Tenshinsho Jigen Ryu Hyōhō (天眞正自源流兵法) is a koryu (ancient martial art) specializing in iaijutsu (quick-draw sword art) and kenjutsu (swordsmanship) founded by Tose Yosazaemon Osamune around the Eiroku Era (1558- 1570). The system also teaches Yawara (柔), Naginata (長刀) Sōjutsu (槍術) and Nagamaki (長巻) as part of the curriculum. The current headmaster of the Tenshinsho Jigen Ryu (as of 2019) is the 16th (30th) sōke Takahashi Tamon (髙橋多聞).

History
According to the written scrolls passed down within the successors of the school, Tenshinsho Jigen Ryu traces back its roots to Jigensai Kazutō Jiichibō (自源齋一任自一坊), founder of Hakugen Ryu (白源流) in the 10th century. His techniques were based on Kashima no Tachi Shinmyoken (鹿島之太刀神妙剣), which was created by Kunima Masato (國摩真人) in the early 5thcentury and it is regarded as the first sword school of Japan.

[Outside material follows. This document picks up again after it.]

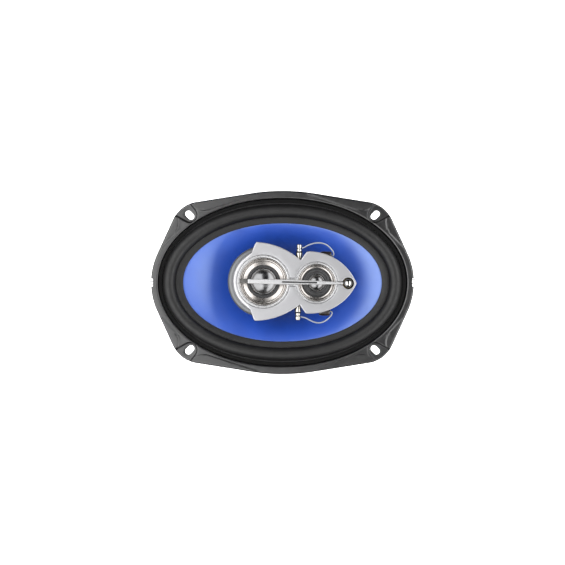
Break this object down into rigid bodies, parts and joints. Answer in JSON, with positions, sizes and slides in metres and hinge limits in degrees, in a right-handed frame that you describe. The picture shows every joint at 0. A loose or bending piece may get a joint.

Hakugen Ryu was inherited by the Minamoto clan (源氏), Oide clan, Urabe clan (Priests of Kashima), and finally Yaobettō Kenko (八尾別當顕幸) also known as Yaobettō Kaneyuki, the 14th inheritor. Yaobettō integrated the theories of Hakugen Ryu and Minamoto Ryu (源流) and called it Jiken Ryu (自顕流).

The Tenshisho Jigen Ryu Hyōhō (天眞正自源流兵法) was founded by Tose Yosazaemon Osamune (十瀬 与三左衛門 長宗, c. 1540- c. 1600) around the Eiroku Era (1558-1570). Tose was a land-holding samurai from Hitachi province in Japan. He inherited the scrolls of Jiken ryu from Yaobettō Kenko and, in his twenties, he traveled to Katori Shrine where he came under the instruction of Iizasa Wakasa no Kami Morinobu, the third headmaster of the Tenshin Shoden Katori Shinto Ryu. After five years of training he received a menkyo kaiden (license of mastery). After completing his training in Katori he moved on to continue his studies at Kashima Shrine where he underwent a spiritual ordeal and received, via an oracle, a catalog of martial techniques in a divine inspiration from Takemikazuchi. In addition, he received a vision of technique so swift that with it he could cut a flying swallow out of the air. From this inspiration he named his new system Tenshinsho Jigen Ryu, taking the “Tenshinsho” (true and correct transmission from the deity of Katori Shrine- Futsunushi) from the Tenshin Shoden Katori Shinto Ryu, and adding the term “self-power revelation” (Jigen) which had come to him after his spiritual ordeal at Kashima Shrine. From this point, the version of the lineage described in the school tradition differs from other sources.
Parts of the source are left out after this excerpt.